MATERIAL FOR THIS EXERCISE:
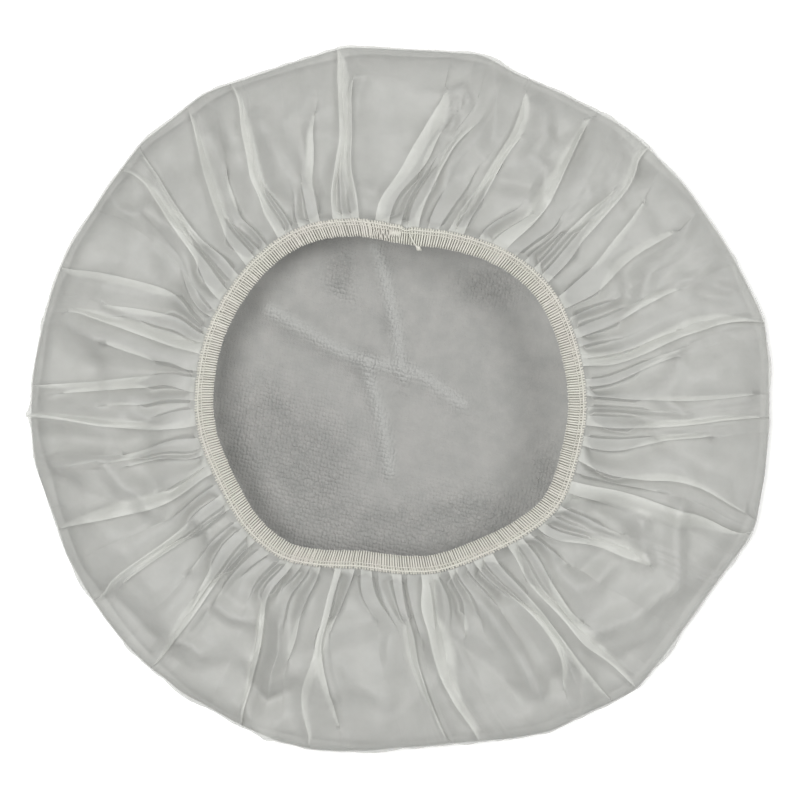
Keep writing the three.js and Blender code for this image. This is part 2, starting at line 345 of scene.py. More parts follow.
RIGHT_UPPER = [
    (1, 1.0, [(445, 97), (432, 112), (415, 140), (400, 170), (382, 200), (375, 215)]),
    (-1, 0.8, [(442, 130), (432, 160), (412, 180), (400, 192), (390, 220)]),
    (-1, 1.0, [(477, 127), (450, 155), (437, 180), (425, 205), (420, 225)]),
    (1, 1.0, [(525, 100), (512, 137), (482, 185), (455, 222), (450, 225)]),
    (-1, 0.9, [(520, 137), (500, 165), (485, 192), (467, 230)]),
    (1, 0.7, [(522, 205), (500, 220), (482, 235)]),
    (1, 0.7, [(540, 210), (500, 237), (495, 240)]),
    (-1, 1.3, [(587, 125), (572, 160), (555, 197), (540, 220), (510, 246)]),
    (1, 0.6, [(560, 232), (532, 255)]),
    (1, 0.9, [(617, 187), (580, 217), (560, 240), (541, 262)]),
    (-1, 0.9, [(640, 157), (632, 185), (575, 252), (551, 281)]),
    (1, 0.9, [(645, 200), (612, 240), (585, 275), (560, 295)]),
    (-1, 0.9, [(672, 235), (637, 255), (610, 278), (590, 297), (568, 307)]),
    (1, 0.7, [(620, 297), (595, 307), (572, 317)]),
    (-1, 0.9, [(677, 290), (637, 312), (622, 320), (600, 330), (578, 338)]),
    (-1, 0.6, [(615, 340), (597, 342), (582, 347)]),
    (-1, 1.3, [(765, 327), (722, 327), (675, 345), (625, 362), (595, 370), (585, 367)]),
    (-1, 0.8, [(675, 352), (650, 365), (625, 377), (605, 386), (587, 387)]),
]
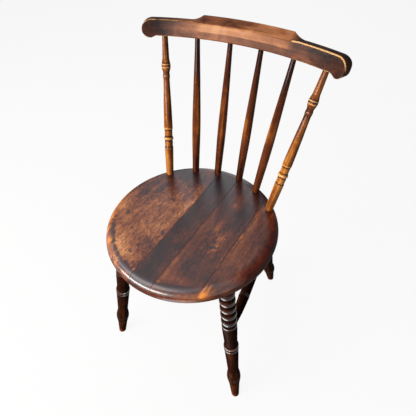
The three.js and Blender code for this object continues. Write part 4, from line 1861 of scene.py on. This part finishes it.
@dataclass(frozen=True)
class TurnedFinish:
    """Stained and varnished turned pieces: dark in the grooves, rubbed on the beads.

    Attributes:
        name: Name of the material.
        stops: Colours from the darkest to the lightest.
        tone: Middle of the stain, 0 to 1, at the foot, a quarter, the half, three quarters and the top.
        contrast: Strength of the streaks along the piece.
        cloud: Strength of the patches.
        groove: Colour in the grooves.
        rubbed: Colour where the stain is rubbed through.
        rub: How much is rubbed.
        varnish: How it shines.
        shine: Weight of the varnish where beads and bobbins are polished by hands and feet.
    """

    name: str
    stops: tuple[Colour, ...]
    tone: tuple[float, ...]
    contrast: float
    cloud: float
    groove: Colour
    rubbed: Colour
    rub: float
    varnish: Varnish = Varnish()
    shine: float = 0.4

    def build(self) -> Material:
        """Stain by height, streaks along the fibres, dark grooves and rubbed beads.

        Returns:
            The material.
        """
        bench = Bench(bpy.data.materials.new(self.name))
        grain = bench.read("grain", "Vector")
        fibre = bench.noise(grain, (520, 520, 14), 4.0, 0.6)
        streak = bench.noise(grain, (150, 150, 7), 3.0, 0.55)
        cloud = bench.noise(grain, (34, 34, 22), 4.0, 0.6, 0.5)
        rag = bench.noise(grain, (210, 210, 60), 4.0, 0.65, 0.6)
        tones = [(number / 4, (tone, tone, tone)) for number, tone in enumerate(self.tone)]
        level = bench.ramp(bench.read("along"), tones)
        for texture, weight in ((streak, self.contrast), (fibre, self.contrast / 2), (cloud, self.cloud)):
            level = bench.sway(level, texture, weight)
        colour = bench.ramp(level, list(zip((0.1, 0.5, 0.9), self.stops)))
        proud = bench.read("proud")
        colour = bench.blend(bench.span(proud, -0.12, -0.75, 0.0, 0.9), colour, self.groove)
        rub = bench.sway(bench.maths("MULTIPLY", proud, self.rub), rag, 1.0)
        rub = bench.plus(rub, bench.read("pale"), 0.42)
        colour = bench.blend(bench.span(rub, 0.12, 0.5, 0.0, 0.85), colour, self.rubbed)
        colour = bench.blend(bench.maths("MULTIPLY", bench.read("ring"), 0.94), colour, self.groove)
        coat = bench.span(proud, 0.02, 0.4, self.varnish.coat, self.shine)
        return self.varnish.apply(bench, grain, colour, fibre, coat=coat)


@dataclass(frozen=True)
class CrestFinish:
    """The crest rail: mottled red brown, nearly black ends, painted shade round a lighter middle, a painted
    highlight along the fold and pale rubbed arrises.

    Attributes:
        name: Name of the material.
        varnish: How it shines.
    """

    name: str = "crest_varnish"
    varnish: Varnish = Varnish(rough=0.34, gloss=0.0, coat=0.09, coat_rough=0.2)

    def build(self) -> Material:
        """Stain darkened by dark stain with painted shade and on the slope, lightened by a painted
        highlight along the fold, and rubbed at the corners.

        Returns:
            The material.
        """
        bench = Bench(bpy.data.materials.new(self.name))
        grain = bench.read("grain", "Vector")
        fibre = bench.noise(grain, (420, 420, 14), 4.0, 0.6)
        streak = bench.noise(grain, (110, 110, 8), 3.0, 0.55)
        cloud = bench.noise(grain, (30, 30, 20), 5.0, 0.62, 0.8)
        rag = bench.noise(grain, (120, 120, 30), 4.0, 0.6, 0.5)
        level = 0.53
        # Dark stain with painted shade and the slope darken it; the fold's painted highlight lightens it.
        for mark, weight in (("dusk", -0.38), ("slope", -0.2), ("fold", 0.3)):
            level = bench.plus(level, bench.read(mark), weight)
        for texture, weight in ((streak, 0.4), (fibre, 0.2), (cloud, 0.9)):
            level = bench.sway(level, texture, weight)
        colour = bench.ramp(level, [
            (0.02, (0.016, 0.008, 0.008)),
            (0.26, (0.07, 0.024, 0.014)),
            (0.5, (0.19, 0.066, 0.028)),
            (0.74, (0.38, 0.155, 0.065)),
            (0.96, (0.55, 0.27, 0.13)),
        ])
        rub = bench.sway(bench.read("bare"), rag, 1.0)
        colour = bench.blend(bench.span(rub, 0.3, 0.6, 0.0, 0.9), colour, (0.72, 0.42, 0.17))
        return self.varnish.apply(bench, grain, colour, fibre)


@dataclass(frozen=True)
class BareDowel:
    """Plain unfinished dowels inside the seat.

    Attributes:
        name: Name of the material.
        pale: The lighter colour of the wood.
        dark: Its darker colour.
    """

    name: str = "dowel_bare"
    pale: Colour = (0.62, 0.46, 0.28)
    dark: Colour = (0.5, 0.35, 0.2)

    def build(self) -> Material:
        """Pale wood with soft streaks along X, as the dowels lie.

        Returns:
            The material.
        """
        bench = Bench(bpy.data.materials.new(self.name))
        place = bench.node("ShaderNodeTexCoord").outputs["Object"]
        streak = bench.noise(place, (20, 500, 500), 3.0)
        colour = bench.ramp(streak, [(0.3, self.dark), (0.7, self.pale)])
        return Varnish(rough=0.7, coat=0.0).apply(bench, place, colour, streak)


@dataclass(frozen=True)
class Lamp:
    """A soft wide lamp.

    Attributes:
        name: Its name.
        place: Where it stands, in metres.
        target: The point that it faces, in metres.
        size: Its width and height, in metres.
        power: Its power in watts.
        colour: Its colour.
        mirrored: Whether only varnish shows it, as a reflection.
    """

    name: str
    place: Place
    target: Place
    size: Pair
    power: float
    colour: Colour
    mirrored: bool = False

    def build(self) -> None:
        """Adds the lamp."""
        data = bpy.data.lights.new(self.name, "AREA")
        data.shape = "RECTANGLE"
        data.size, data.size_y = self.size
        data.energy, data.color = self.power, self.colour
        lamp = added(self.name, data)
        lamp.location = self.place
        towards = Vector(self.target) - Vector(self.place)
        lamp.rotation_mode = "QUATERNION"
        lamp.rotation_quaternion = towards.to_track_quat("-Z", "Y")
        lamp.visible_diffuse = lamp.visible_camera = not self.mirrored


@dataclass
class Studio:
    """The camera, the lamps, the pale floor and the white surroundings.

    Attributes:
        position: The camera's place around the seat's centre line, in millimetres.
        azimuth: Degrees round from the front, to the right.
        elevation: Degrees above the horizon.
        roll: Degrees that the camera is rolled.
        focal: Focal length in pixels of the photograph's frame.
        frame_width: Width of that frame in pixels.
        clip: Nearest and farthest thing that the camera sees, in metres.
        floor_half: Half the width of the floor, in metres.
        floor_colour: The floor as it lights the chair from below.
        seen_floor_colour: The floor as the camera sees it.
        floor_glow: Share of plain white in what the camera sees of it.
        air_colour: Colour of the light from all round.
        seen_air_colour: The background as the camera sees it.
        air_low: Strength of the light from all round at the horizon.
        air_high: Its strength overhead.
        air_top: Height from which it is at full strength, 1 being straight up.
        lamps: The lamps.
    """

    position: Place = (291.796, -456.178, 1018.926)
    azimuth: float = 29.13803
    elevation: float = 44.66817
    roll: float = -0.40336
    focal: float = 363.6087
    frame_width: float = 416.0
    clip: Pair = (0.05, 60.0)
    floor_half: float = 14.0
    floor_colour: Colour = (0.05, 0.05, 0.05)
    seen_floor_colour: Colour = (0.72, 0.72, 0.72)
    floor_glow: float = 0.9
    air_colour: Colour = (0.94, 0.97, 1.0)
    seen_air_colour: Colour = (0.8, 0.8, 0.8)
    air_low: float = 0.04
    air_high: float = 0.15
    air_top: float = 0.9
    lamps: tuple[Lamp, ...] = (
        Lamp("key", (-0.9, -0.6, 2.4), (0.0, 0.0, 0.5), (1.6, 1.6), 26.0, (1.0, 0.98, 0.96)),
        Lamp("window", (-0.95, -2.15, 1.05), (0.0, 0.0, 0.6), (2.4, 0.55), 98.0, (1.0, 0.96, 0.93)),
        Lamp("sky", (-1.45, 3.08, 2.86), (0.0, 0.1, 0.45), (1.9, 1.7), 16.5, (0.9, 0.93, 1.0)),
        Lamp("ceiling", (-0.9, 1.08, 3.1), (0.0, 0.0, 0.45), (2.0, 2.0), 6.0, (0.96, 0.95, 1.0)),
        Lamp("card", (0.09, -0.32, 0.004), (0.1, -0.28, 0.5), (0.27, 0.24), 2.8, (0.9, 0.95, 1.0), True),
    )

    def camera(self, origin: Grid) -> None:
        """Sets the camera at the photograph's place and angle.

        Args:
            origin: The seat's centre line on the floor, in metres.
        """
        az, el, roll = (math.radians(v) for v in (self.azimuth, self.elevation, self.roll))
        back = np.array([math.sin(az) * math.cos(el), -math.cos(az) * math.cos(el), math.sin(el)])
        flat = np.array([math.cos(az), math.sin(az), 0.0])
        tall = np.cross(back, flat)
        right = math.cos(roll) * flat + math.sin(roll) * tall
        up = math.cos(roll) * tall - math.sin(roll) * flat
        data = bpy.data.cameras.new("camera")
        data.lens = self.focal / self.frame_width * data.sensor_width
        data.clip_start, data.clip_end = self.clip
        camera = added("camera", data)
        matrix = np.eye(4)
        matrix[:3, 0], matrix[:3, 1], matrix[:3, 2] = right, up, back
        matrix[:3, 3] = np.array(self.position) * MM + origin
        camera.matrix_world = Matrix(matrix.tolist())
        bpy.context.scene.camera = camera

    def white_rays(self, bench: Bench) -> Socket:
        """1 for rays from the camera and from mirror-like and clear surfaces, else 0.

        Args:
            bench: Where the nodes are laid out.

        Returns:
            The number.
        """
        path = bench.node("ShaderNodeLightPath")
        total = path.outputs["Is Camera Ray"]
        for name in ("Is Glossy Ray", "Is Transmission Ray"):
            total = bench.maths("MAXIMUM", total, path.outputs[name])
        return total

    def floor(self) -> None:
        """A wide pale floor that looks near white and keeps the chair's soft shadow."""
        half = self.floor_half
        corners = [(-half, -half, 0), (half, -half, 0), (half, half, 0), (-half, half, 0)]
        mesh = bpy.data.meshes.new("floor")
        mesh.from_pydata(corners, [], [(0, 1, 2, 3)])
        bench = Bench(bpy.data.materials.new("floor_pale"))
        seen = self.white_rays(bench)
        colour = bench.blend(seen, self.floor_colour, self.seen_floor_colour)
        matt = bench.made("ShaderNodeBsdfDiffuse", colour)
        glow = bench.made("ShaderNodeEmission", (1.0, 1.0, 1.0))
        share = bench.maths("MULTIPLY", seen, self.floor_glow)
        mesh.materials.append(bench.close(bench.made("ShaderNodeMixShader", share, matt, glow)))
        added("floor", mesh)

    def surroundings(self) -> None:
        """Soft light from all round, brighter overhead than at the horizon, that looks near white."""
        bench = Bench(bpy.data.worlds.new("surroundings"))
        place = bench.node("ShaderNodeTexCoord").outputs["Generated"]
        up = bench.made("ShaderNodeSeparateXYZ", place, output=2)
        strength = bench.span(up, 0.0, self.air_top, self.air_low, self.air_high, "LINEAR")
        soft = bench.made("ShaderNodeBackground", self.air_colour, strength)
        white = bench.made("ShaderNodeBackground", self.seen_air_colour, 1.0)
        mix = bench.made("ShaderNodeMixShader", self.white_rays(bench), soft, white)
        bpy.context.scene.world = bench.close(mix, "World")

    def build(self, origin: Grid) -> None:
        """Makes the whole studio.

        Args:
            origin: The seat's centre line on the floor, in metres.
        """
        bpy.context.scene.view_settings.view_transform = "Standard"
        self.camera(origin)
        for lamp in self.lamps:
            lamp.build()
        self.floor()
        self.surroundings()


def finishes() -> dict[Slot, Material]:
    """Every finish by the record's slot.

    Returns:
        The materials.
    """
    seat_left = SeatFinish("seat_left_varnish", mottle=1.3, crackle=1.5, veins=0.24, warm=0.02)
    seat = SeatFinish("seat_varnish", mottle=0.7, crackle=0.8, veins=0.1, warm=0.0)
    leg = TurnedFinish(
        "leg_varnish", stops=((0.007, 0.002, 0.001), (0.032, 0.009, 0.004), (0.15, 0.036, 0.009)),
        tone=(0.6, 0.5, 0.45, 0.4, 0.45), contrast=0.8, cloud=0.8,
        groove=(0.012, 0.003, 0.002), rubbed=(0.3, 0.08, 0.02), rub=0.4,
        varnish=Varnish(rough=0.3, gloss=0.0, coat=0.015, coat_rough=0.2), shine=0.8,
    )
    spindle = TurnedFinish(
        "spindle_varnish", stops=((0.022, 0.005, 0.003), (0.12, 0.028, 0.006), (0.45, 0.14, 0.02)),
        tone=(0.22, 0.46, 0.5, 0.32, 0.2), contrast=1.1, cloud=0.8,
        groove=(0.03, 0.01, 0.006), rubbed=(0.5, 0.19, 0.04), rub=0.3,
        varnish=Varnish(rough=0.34, gloss=0.0, coat=0.16, coat_rough=0.12),
    )
    post = TurnedFinish(
        "post_varnish", stops=((0.045, 0.012, 0.005), (0.22, 0.062, 0.011), (0.62, 0.24, 0.04)),
        tone=(0.5, 0.66, 0.45, 0.4, 0.42), contrast=1.2, cloud=1.1,
        groove=(0.012, 0.007, 0.007), rubbed=(0.8, 0.4, 0.12), rub=0.5,
        varnish=Varnish(rough=0.34, gloss=0.0, coat=0.18, coat_rough=0.12), shine=0.6,
    )
    by_slot = {
        Slot.SEAT_LEFT: seat_left, Slot.SEAT: seat, Slot.CREST: CrestFinish(), Slot.SPINDLE: spindle,
        Slot.POST: post, Slot.LEG: leg, Slot.DOWEL: BareDowel(),
    }
    return {slot: finish.build() for slot, finish in by_slot.items()}


def main() -> None:
    """Builds the chair and its studio in order, and keeps the two boxes."""
    logging.basicConfig(level=logging.INFO, format="%(name)s: %(message)s")
    materials = finishes()
    shop = Workshop(materials)
    Studio().build(shop.origin)
    seat = Seat()
    crest = CrestRail(seat)
    seat.build(shop)
    Undercarriage(seat).build(shop)
    Back(seat, crest).build(shop)
    crest.build(shop)
    for name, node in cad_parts.items():
        if name.startswith("seat_dowel"):
            node.data.materials.clear()
            node.data.materials.append(materials[Slot.DOWEL])
            log.info("%s keeps its packed solid", name)


if __name__ == "__main__":
    main()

GOAL OF THE EXERCISE:
Write out exactly the lines running from the line containing "The three.js and Blender code for this object" to the line containing "and rubbed beads.", with both of those lines included.

PROBLEM SOLUTION:
The three.js and Blender code for this object continues. Write part 4, from line 1861 of scene.py on. This part finishes it.
@dataclass(frozen=True)
class TurnedFinish:
    """Stained and varnished turned pieces: dark in the grooves, rubbed on the beads.

    Attributes:
        name: Name of the material.
        stops: Colours from the darkest to the lightest.
        tone: Middle of the stain, 0 to 1, at the foot, a quarter, the half, three quarters and the top.
        contrast: Strength of the streaks along the piece.
        cloud: Strength of the patches.
        groove: Colour in the grooves.
        rubbed: Colour where the stain is rubbed through.
        rub: How much is rubbed.
        varnish: How it shines.
        shine: Weight of the varnish where beads and bobbins are polished by hands and feet.
    """

    name: str
    stops: tuple[Colour, ...]
    tone: tuple[float, ...]
    contrast: float
    cloud: float
    groove: Colour
    rubbed: Colour
    rub: float
    varnish: Varnish = Varnish()
    shine: float = 0.4

    def build(self) -> Material:
        """Stain by height, streaks along the fibres, dark grooves and rubbed beads.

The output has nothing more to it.